%%

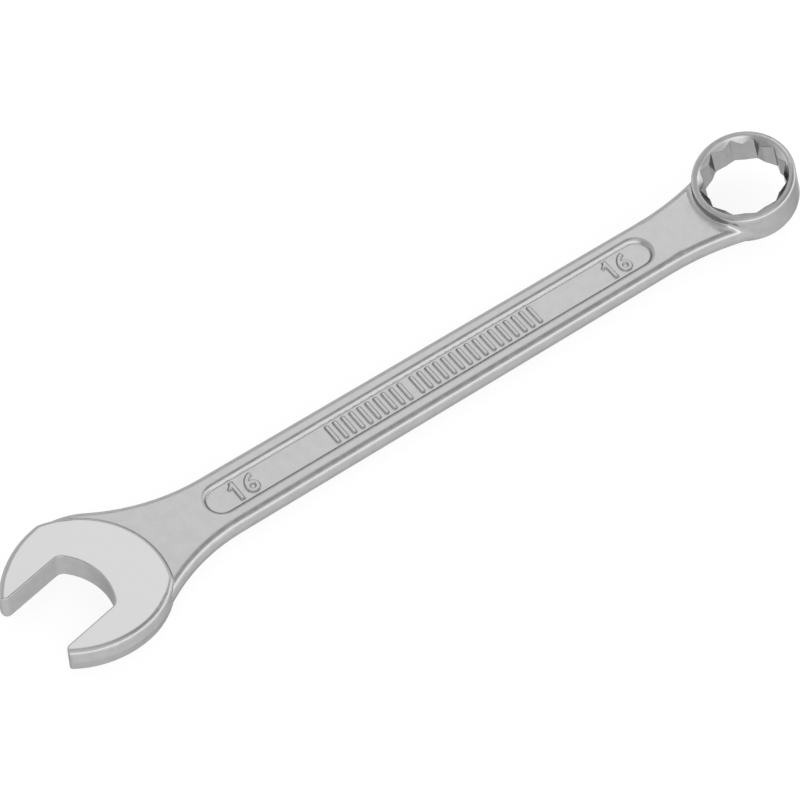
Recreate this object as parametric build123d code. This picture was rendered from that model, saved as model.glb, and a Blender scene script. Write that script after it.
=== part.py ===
from build123d import *
from math import asin, cos, hypot, radians, sin, sqrt, tan
import os

# Combination wrench, size 16: one drop forging with an open end and a 12-point ring end.
# Frame: the shank runs along X with the open end at -X and the ring at +X, Z is up, and the
# origin lies on the surface the wrench rests on, below the middle of its length.

# Size of the nut or bolt head it fits, and the clearance its openings are made with
SIZE = 16.0
CLEARANCE = 0.1
HALF_GAP = (SIZE + CLEARANCE) / 2

# Shank: a flat bar, a little wider towards the open end
MID_Z = 4.05
SHANK_THICK = 5.0
SHANK_HALF_WIDTH = 6.9
SHANK_SPREAD = 0.003
SHANK_ROUND = 1.55
DRAFT = 6.0

# Ring end, tilted so that the hand clears the work
RING_X = 85.0
RING_RAISE = 3.05
RING_TILT = 15.0
RING_RADIUS = 11.05
RING_HEIGHT = 9.2
RING_ROUND = 0.9
RING_NECK = 67.0
RING_ROOT_X = 85.8
RING_ROOT_RADIUS = 10.85
RING_BLEND = 1.2
SOCKET_MOUTH = 9.75
SOCKET_TURN = 7.5
MEETING = 0.2

# Open end: its faces stand proud of the shank, and its gap and jaws turn from the shank
HEAD_X = -80.0
HEAD_Y = -0.3
HEAD_RADIUS = 16.5
ROOT_X = -80.9
ROOT_Y = -0.4
ROOT_RADIUS = 16.35
NEAR_ROOT_RADIUS = 16.4
ROOT_END = 100.0
ROOT_INNER_X = -75.0
ROOT_INNER_Y = 5.0
FACE_X = -85.8
FACE_Y = -3.65
FACE_RADIUS = 20.1
FACE_CORNER = 3.0
JAW_RADIUS = 21.4
JAW_START = 90.0
HEAD_THICK = 6.5
HEAD_ROUND = 1.1
NEAR_NECK = 38.5
FAR_NECK = 43.0
JAW_TURN = 11.2
THROAT_X = -78.4
THROAT_Y = -0.25
THROAT_RADIUS = 12.8
THROAT_CORNER = 2.0
TIP_ROUND = 1.4
JAW_EDGE_ROUND = 0.3

# Sunken panel on both broad faces of the shank, with its raised marks
PANEL_X0 = -52.6
PANEL_X1 = 59.2
PANEL_FLOOR_WIDTH = 6.1
PANEL_DEPTH = 0.9
PANEL_SLOPE = 35.0
PANEL_LIP_ROUND = 0.9
PANEL_FOOT_ROUND = 0.2
MARK_HEIGHT = 0.4
MARK_SLOPE = 30.0
MARK_ROOT = 0.05
NUMERAL_HEIGHT = 5.0
NUMERAL_STROKE = 1.15
NUMERAL_X = [-45.3, 48.8]
NUMERAL_STEP = 3.3
RIB_LENGTH = 5.0
RIB_WIDTH = 1.15
RIB_PITCH = 2.0
RIB_GROUPS = [(-22.0, 10), (-1.0, 16)]

os.makedirs("parts", exist_ok=True)


def neck_points(cx, cy, circle_r, neck_r, side, end):
    """Three points of a hollow neck arc that is tangent to the shank's edge and an end's circle."""
    run = 1 / hypot(1, SHANK_SPREAD)
    rise = -side * SHANK_SPREAD * run
    out_x = SHANK_SPREAD * run
    out_y = side * run
    base_x = out_x * neck_r
    base_y = side * SHANK_HALF_WIDTH + out_y * neck_r
    along = (base_x - cx) * run + (base_y - cy) * rise
    apart = hypot(base_x - cx, base_y - cy)
    shift = -along - end * sqrt(along**2 - apart**2 + (circle_r + neck_r) ** 2)
    px = base_x + shift * run
    py = base_y + shift * rise
    on_edge = (px - out_x * neck_r, py - out_y * neck_r)
    share = circle_r / (circle_r + neck_r)
    on_circle = (cx + (px - cx) * share, cy + (py - cy) * share)
    mid_x = (on_edge[0] + on_circle[0]) / 2 - px
    mid_y = (on_edge[1] + on_circle[1]) / 2 - py
    scale = neck_r / hypot(mid_x, mid_y)
    return on_edge, (px + mid_x * scale, py + mid_y * scale), on_circle


def on_root(angle):
    """Point of the round back that the shank's broad faces end in."""
    turn = radians(angle)
    return (ROOT_X + ROOT_RADIUS * cos(turn), ROOT_Y + ROOT_RADIUS * sin(turn))


def bar_outline():
    """Plan of the shank with its four necks, ending inside the head and inside the ring."""
    head_left = neck_points(ROOT_X, ROOT_Y, ROOT_RADIUS, FAR_NECK, 1, -1)
    head_right = neck_points(HEAD_X, HEAD_Y, NEAR_ROOT_RADIUS, NEAR_NECK, -1, -1)
    root_end = on_root(ROOT_END)
    ring_left = neck_points(RING_ROOT_X, 0, RING_ROOT_RADIUS, RING_NECK, 1, 1)
    ring_right = neck_points(RING_ROOT_X, 0, RING_ROOT_RADIUS, RING_NECK, -1, 1)
    edges = [
        ThreePointArc(*head_left),
        Line(head_left[0], ring_left[0]),
        ThreePointArc(*ring_left),
        Line(ring_left[2], ring_right[2]),
        ThreePointArc(*ring_right),
        Line(ring_right[0], head_right[0]),
        ThreePointArc(*head_right),
        Line(head_right[2], (ROOT_INNER_X, ROOT_INNER_Y)),
        Line((ROOT_INNER_X, ROOT_INNER_Y), root_end),
        ThreePointArc(root_end, on_root(ROOT_END * 3 / 4), head_left[2]),
    ]
    return make_face(Wire(edges))


def drafted(face, height):
    """Forged slab: the outline at mid height, narrowing by the draft angle both ways."""
    upper = extrude(face, amount=height / 2, taper=DRAFT)
    return upper + mirror(upper, about=Plane.XY)


def at_height(shape, z):
    """Edges of a shape that lie at a height above or below its mid plane."""
    return [edge for edge in shape.edges() if abs(abs(edge.center().Z) - z) < 1e-3]


def panel_edges(shape, z):
    """The panel's edges at a height: its lip at the broad faces, or its foot at the floor."""
    half = PANEL_FLOOR_WIDTH / 2 + PANEL_DEPTH
    near = [edge for edge in at_height(shape, z) if abs(edge.center().Y) < half]
    return [edge for edge in near if PANEL_X0 - MEETING < edge.center().X < PANEL_X1 + MEETING]


def head_outline():
    """Plan of the open end: a round back, running into a flatter arc along each jaw."""
    start = radians(JAW_START)
    offset = JAW_RADIUS - HEAD_RADIUS
    centre_x = offset * cos(start)
    centre_y = -offset * sin(start)
    meet_x = centre_x - sqrt(JAW_RADIUS**2 - centre_y**2)
    begin = (-HEAD_RADIUS * cos(start), HEAD_RADIUS * sin(start))
    halfway = (start + asin(-centre_y / JAW_RADIUS)) / 2
    middle = (centre_x - JAW_RADIUS * cos(halfway), centre_y + JAW_RADIUS * sin(halfway))
    edges = [
        ThreePointArc(begin, middle, (meet_x, 0)),
        ThreePointArc((meet_x, 0), (middle[0], -middle[1]), (begin[0], -begin[1])),
        ThreePointArc((begin[0], -begin[1]), (HEAD_RADIUS, 0), begin),
    ]
    face = make_face(Wire(edges))
    return Location((HEAD_X, HEAD_Y, 0), (0, 0, JAW_TURN)) * face


def face_outline(head_plan):
    """Plan of the open end's proud faces, which end in a wide arc on the side of the shank."""
    beyond = Pos(HEAD_X + HEAD_RADIUS - FACE_CORNER, HEAD_Y) * Rectangle(2 * HEAD_RADIUS, 3 * HEAD_RADIUS)
    plan = head_plan - (beyond - Pos(FACE_X, FACE_Y) * Circle(FACE_RADIUS))
    on_arc = [
        corner
        for corner in plan.vertices()
        if abs(hypot(corner.X - FACE_X, corner.Y - FACE_Y) - FACE_RADIUS) < 0.001
    ]
    return fillet(on_arc, FACE_CORNER)


def jaw_gap_outline():
    """Plan of the open end's gap: parallel flats and a shallow round throat."""
    reach = 40.0
    sag = THROAT_RADIUS - sqrt(THROAT_RADIUS**2 - HALF_GAP**2)
    throat = ThreePointArc((-sag, HALF_GAP), (0, 0), (-sag, -HALF_GAP))
    flats = Polyline((-sag, -HALF_GAP), (-reach, -HALF_GAP), (-reach, HALF_GAP), (-sag, HALF_GAP))
    gap = make_face(Wire([throat, *flats.edges()]))
    corners = gap.vertices().sort_by(Axis.X)[-2:]
    gap = fillet(corners, THROAT_CORNER)
    return Location((THROAT_X, THROAT_Y, 0), (0, 0, JAW_TURN)) * gap


def socket():
    """Hole for the ring: two hexagons 30 degrees apart, opened by a cone at each mouth."""
    hexagon = RegularPolygon(HALF_GAP / cos(radians(30)), 6)
    points = hexagon + Rot(0, 0, 30) * hexagon
    hole = extrude(points, amount=RING_HEIGHT, both=True)
    depth = SOCKET_MOUTH - HALF_GAP + MEETING
    cone = Cone(HALF_GAP - MEETING, SOCKET_MOUTH, depth)
    upper = Pos(0, 0, (RING_HEIGHT - depth) / 2) * cone
    hole = hole + upper + mirror(upper, about=Plane.XY)
    return Rot(0, 0, SOCKET_TURN) * hole


def numeral_one():
    """Outline of a 1, from its base line up."""
    stem = Pos(0, NUMERAL_HEIGHT / 2) * Rectangle(NUMERAL_STROKE, NUMERAL_HEIGHT)
    fall = 1.2
    flag = Polygon(
        (0, NUMERAL_HEIGHT),
        (-1.5, NUMERAL_HEIGHT - fall),
        (-1.2, NUMERAL_HEIGHT - fall - NUMERAL_STROKE * 2 / 3),
        (0, NUMERAL_HEIGHT - fall),
        align=None,
    )
    return stem + flag


def numeral_six():
    """Outline of a 6, from its base line up."""
    bowl_r = 1.6
    stem_r = 3.4
    bowl = Circle(bowl_r) - Circle(bowl_r - NUMERAL_STROKE)
    stem = Circle(stem_r) - Circle(stem_r - NUMERAL_STROKE)
    reach = 2 * NUMERAL_HEIGHT
    sector = Polygon((0, 0), (-reach, 0), (-reach, reach), (-reach / 5, reach), align=None)
    return Pos(0, bowl_r) * (bowl + Pos(stem_r - bowl_r, 0) * (stem & sector))


def marks():
    """Raised size numerals near both ends of the panel and two groups of plain ribs between."""
    faces = []
    for x in NUMERAL_X:
        faces.append(Pos(x, -NUMERAL_HEIGHT / 2) * numeral_one())
        faces.append(Pos(x + NUMERAL_STEP, -NUMERAL_HEIGHT / 2) * numeral_six())
    rib = RectangleRounded(RIB_WIDTH, RIB_LENGTH, RIB_WIDTH / 3)
    for start, count in RIB_GROUPS:
        for i in range(count):
            faces.append(Pos(start + i * RIB_PITCH, 0) * rib)
    place = Pos(0, 0, SHANK_THICK / 2 - PANEL_DEPTH - MARK_ROOT)
    return [place * extrude(face, amount=MARK_HEIGHT + MARK_ROOT, taper=MARK_SLOPE) for face in faces]


bar = drafted(bar_outline(), SHANK_THICK)
rims = [edge for edge in at_height(bar, SHANK_THICK / 2) if abs(edge.center().Y) > SHANK_HALF_WIDTH / 2]
bar = fillet(rims, SHANK_ROUND)

wall_run = PANEL_DEPTH * tan(radians(PANEL_SLOPE))
panel_floor = SlotOverall(PANEL_X1 - PANEL_X0 - 2 * wall_run, PANEL_FLOOR_WIDTH)
panel = extrude(panel_floor, amount=PANEL_DEPTH, taper=-PANEL_SLOPE)
panel = Pos((PANEL_X0 + PANEL_X1) / 2, 0, SHANK_THICK / 2 - PANEL_DEPTH) * panel
bar = bar - panel - mirror(panel, about=Plane.XY)
bar = fillet(panel_edges(bar, SHANK_THICK / 2), PANEL_LIP_ROUND)
bar = fillet(panel_edges(bar, SHANK_THICK / 2 - PANEL_DEPTH), PANEL_FOOT_ROUND)
for mark in marks():
    bar = bar + mark + Rot(180, 0, 0) * mark

head_plan = head_outline()
gap_plan = jaw_gap_outline()
gap = extrude(gap_plan, amount=HEAD_THICK, both=True)
face_plan = face_outline(head_plan)
head = drafted(face_plan, HEAD_THICK)
head = fillet(at_height(head, HEAD_THICK / 2), HEAD_ROUND) - gap
jaws_plan = head_plan - gap_plan
tips = jaws_plan.vertices().sort_by(Axis.X)[:2]
for corner in (jaws_plan - fillet(tips, TIP_ROUND)).faces():
    head = head - extrude(corner, amount=HEAD_THICK, both=True)
face_edges = at_height(head, HEAD_THICK / 2)
gap_edges = [edge for edge in face_edges if gap.distance_to(edge @ 0.5) < 0.01]
head = fillet(gap_edges, JAW_EDGE_ROUND)

ring_place = Location((RING_X, 0, RING_RAISE), (0, -RING_TILT, 0))
ring = Cylinder(RING_RADIUS, RING_HEIGHT)
ring = fillet(ring.edges().filter_by(GeomType.CIRCLE), RING_ROUND)
below_ring = Pos(10, 0, -RING_HEIGHT / 2 - 15) * Box(60, 60, 30)
wrench = bar + head - ring_place * below_ring + ring_place * ring
seams = wrench.edges().filter_by(GeomType.ELLIPSE)
wrench = fillet([edge for edge in seams if edge.center().X > PANEL_X1], RING_BLEND)
wrench = wrench - ring_place * socket()

wrench = Pos(0, 0, MID_Z) * wrench
wrench.label = "wrench_forging"
export_step(wrench, "parts/wrench_forging.step")

box = wrench.bounding_box()
print("solids", len(wrench.solids()), "valid", wrench.is_valid, "volume", round(wrench.volume, 1))
print("box", box.min, box.max)
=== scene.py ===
from math import cos, radians, sin

import bpy
from mathutils import Euler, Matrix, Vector

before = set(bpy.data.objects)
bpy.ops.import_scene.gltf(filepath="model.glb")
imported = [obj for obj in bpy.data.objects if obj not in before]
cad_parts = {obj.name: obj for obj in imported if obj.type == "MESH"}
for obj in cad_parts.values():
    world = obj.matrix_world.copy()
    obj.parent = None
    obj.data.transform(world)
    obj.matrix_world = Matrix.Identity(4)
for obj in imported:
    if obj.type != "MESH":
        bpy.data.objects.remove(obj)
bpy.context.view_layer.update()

MM = 0.001
MM_PER_METRE = 1000.0
NODE = "wrench_forging"
WHITE = (1, 1, 1, 1)


# ---------------------------------------------------------------- camera
AIM = Vector((-4.7, 0.75, 2.5)) * MM
CAMERA_ELEVATION = 54.42
CAMERA_TURN = -36.49
CAMERA_ROLL = 0.37
CAMERA_DISTANCE = 691.0 * MM
LENS = 153.2
SENSOR_WIDTH = 36.0
CLIP_START = 0.05
CLIP_END = 20.0

cam_data = bpy.data.cameras.new("camera")
cam_data.lens = LENS
cam_data.sensor_width = SENSOR_WIDTH
cam_data.clip_start = CLIP_START
cam_data.clip_end = CLIP_END
camera = bpy.data.objects.new("camera", cam_data)
bpy.context.scene.collection.objects.link(camera)
tilt = Euler((radians(90 - CAMERA_ELEVATION), 0, radians(CAMERA_TURN))).to_matrix()
roll = Euler((0, 0, radians(CAMERA_ROLL))).to_matrix()
camera.matrix_world = (tilt @ roll).to_4x4()
camera.location = AIM + tilt @ Vector((0, 0, CAMERA_DISTANCE))
bpy.context.scene.camera = camera
bpy.context.scene.view_settings.view_transform = "Standard"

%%

• [Exercise]:
Take the line containing "before = set(bpy.data.objects)" and the line containing "bpy.data.objects.remove(obj)". Write out both and all lines between, exactly, and nothing more.

• [Solution for this problem]:
before = set(bpy.data.objects)
bpy.ops.import_scene.gltf(filepath="model.glb")
imported = [obj for obj in bpy.data.objects if obj not in before]
cad_parts = {obj.name: obj for obj in imported if obj.type == "MESH"}
for obj in cad_parts.values():
    world = obj.matrix_world.copy()
    obj.parent = None
    obj.data.transform(world)
    obj.matrix_world = Matrix.Identity(4)
for obj in imported:
    if obj.type != "MESH":
        bpy.data.objects.remove(obj)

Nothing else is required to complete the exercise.